Shortly after, on 16 September 1960, Campbell suffered a high-speed crash in Bluebird, fracturing his skull. It was 1963 before he was back at the wheel of the CN7 attempting to break the record, this time at the salt flats of Lake Eyre in South Australia. Having not seen rain in 20 years, the dried salt lake witnessed torrential downpours in May, and Campbell had to abandon his efforts. He returned a year later, however, setting an official FIA LSR of 403.10mph on 17 July 1964. But rains that year also prevented Bluebird from reaching its full potential, and Campbell was disappointed not to have posted a speed in excess of 450mph.

His frustration was compounded by American Craig Breedlove having already exceeded Campbell’s speed, although this was not officially recognised by the FIA, as Breedlove’s Spirit of America was not wheel-driven by its jet engine. Bluebird was actually the last wheel-driven vehicle to hold the official record, as the FIA subsequently relaxed its technical rules.

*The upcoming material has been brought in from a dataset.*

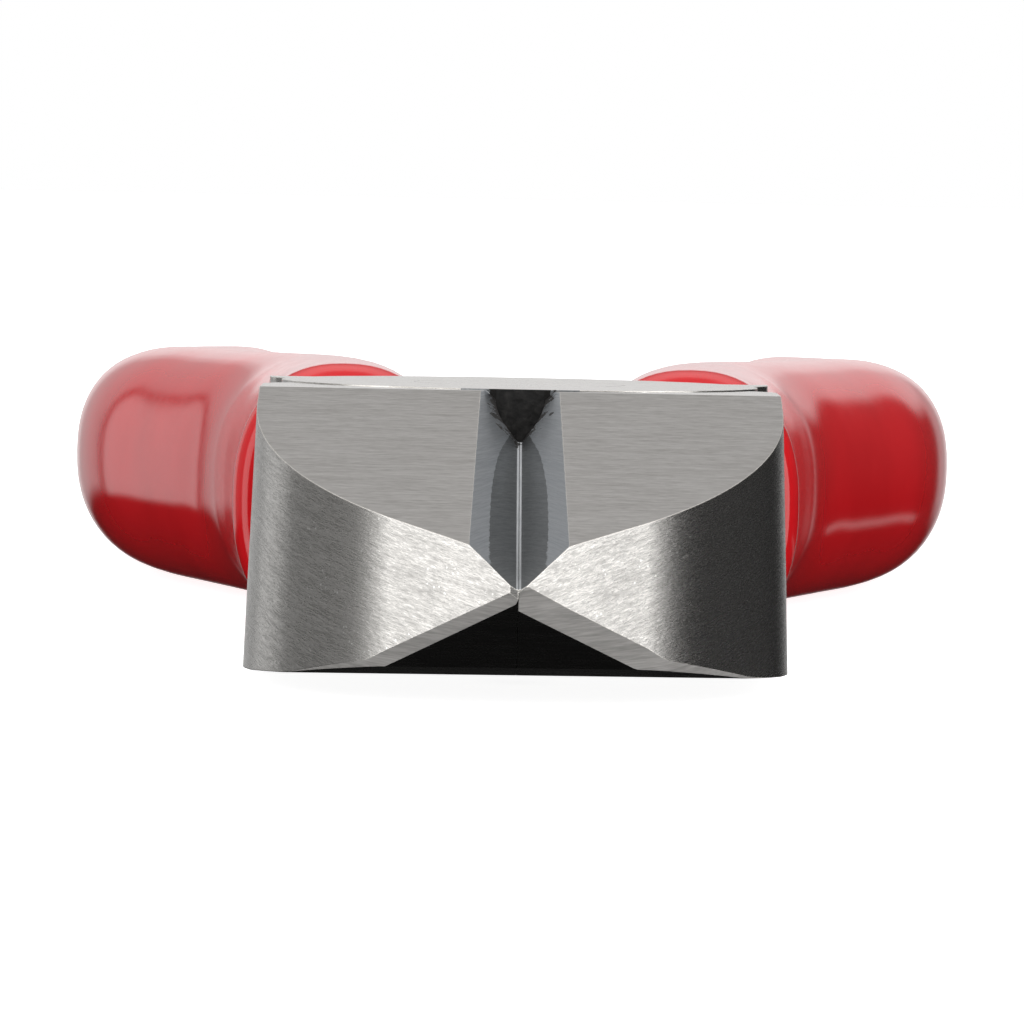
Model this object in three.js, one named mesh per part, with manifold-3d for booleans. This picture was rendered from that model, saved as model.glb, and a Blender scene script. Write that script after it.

Campbell’s legendary status was cemented later in 1964 when he broke the water speed record (WSR) on the last day of the year, hitting a speed of 276.33mph in the Bluebird K7 hydroplane. He remains the only person to set land and water speed records in the same calendar year. Just over two years later, on 4 January 1967, Campbell was killed attempting to set an eighth WSR. On Coniston Water, in the Lake District, a heavily modified K7 broke up at speeds in excess of 300mph, killing its pilot instantly. Between them, Donald Campbell and his father, Sir Malcolm, set a total of 11 speed records on water and 10 on land.